Keith Klafehn '61
Scholarship will Honor Wife
Keith Klafehn graduated in 1961 from Clarkson with a degree in Industrial Distribution. But his connection to his alma mater has endured long past his walk across the commencement stage. He earned his master’s degree at Clarkson, was an instructor at the University for two years and also served as director of alumni relations. He has been an annual contributor to the Clarkson Fund and an unwavering supporter of Golden Knights hockey.
Klafehn grew up in a small farm town and attended Clarkson as the result of the GI Bill. Dr. Bingham, one of his professors, recognized in him an inherent teaching ability and suggested that Klafehn would make a good teacher. That idea was put on hold as his initial job was with The New York Telephone Company in New York City. After three years Klafehn returned to Clarkson and worked in the Alumni Relations office, eventually becoming Director of Alumni Relations and the Annual Fund. During this time he earned his Masters in Industrial Management and then, heeding Dr. Bingham’s suggestion, began teaching in the Industrial Distribution program, the forerunner to today’s Engineering Management program. Having found a vocation Klafehn left Clarkson to continue his education.
While working on his doctorate at Kent State University, Klafehn realized he was much better prepared than many of his fellow graduate students. In fact, he remembers using a book during his doctoral studies that he had use in his graduate days at Clarkson. “Clarkson seemed to have provided a much better educational base than the other colleges his peers had attended,” he recalls.
After receiving his degree, he accepted a teaching position at the University of Akron, where he worked for the next 26 years.
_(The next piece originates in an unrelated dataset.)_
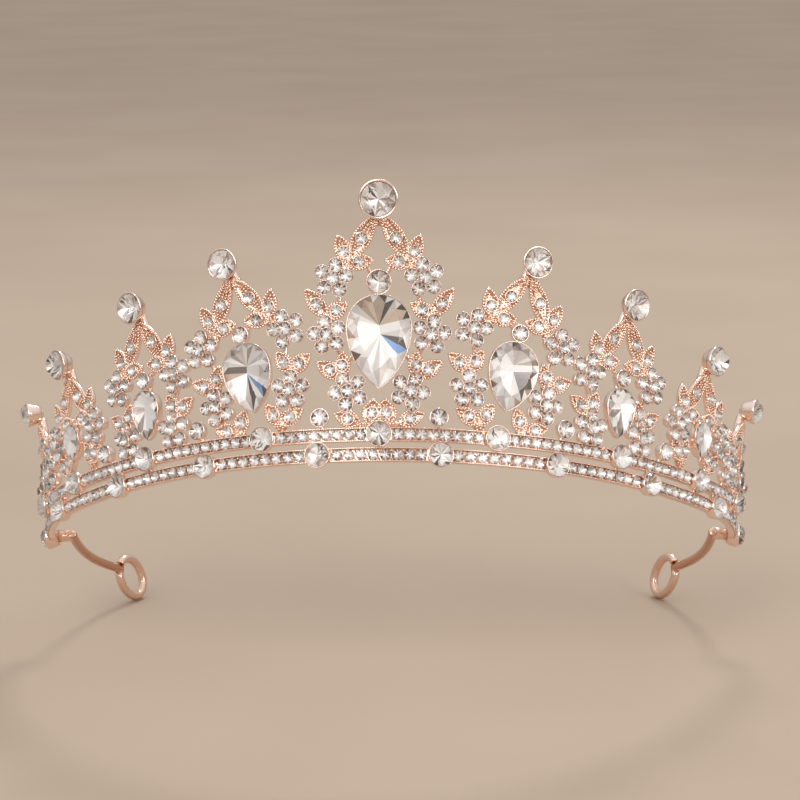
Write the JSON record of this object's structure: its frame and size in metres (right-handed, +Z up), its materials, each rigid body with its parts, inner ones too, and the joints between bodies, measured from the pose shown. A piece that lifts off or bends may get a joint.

As a Professor of Management and Health Care Systems, he incorporated some of the strategies and principles that his professors at Clarkson employed. For example, he memorized problems in the textbooks he used so when a student had a question about a problem, Klafehn could write the pertinent data without having to reference the book.
Klafehn has always been grateful for his Clarkson education and the opportunities it opened for him. As an undergraduate at Clarkson, he even met his wife, Muriel, the sister of a SUNY Potsdam student. The two were married and had a child by the time he was a junior.
“I am of the strong opinion that I would not be where I am today had I not gotten a Clarkson education,“ Klafehn says, “and I always wanted to give back to the university for what I had received.” However, he also knew he eventually wanted to make a more significant contribution to Clarkson.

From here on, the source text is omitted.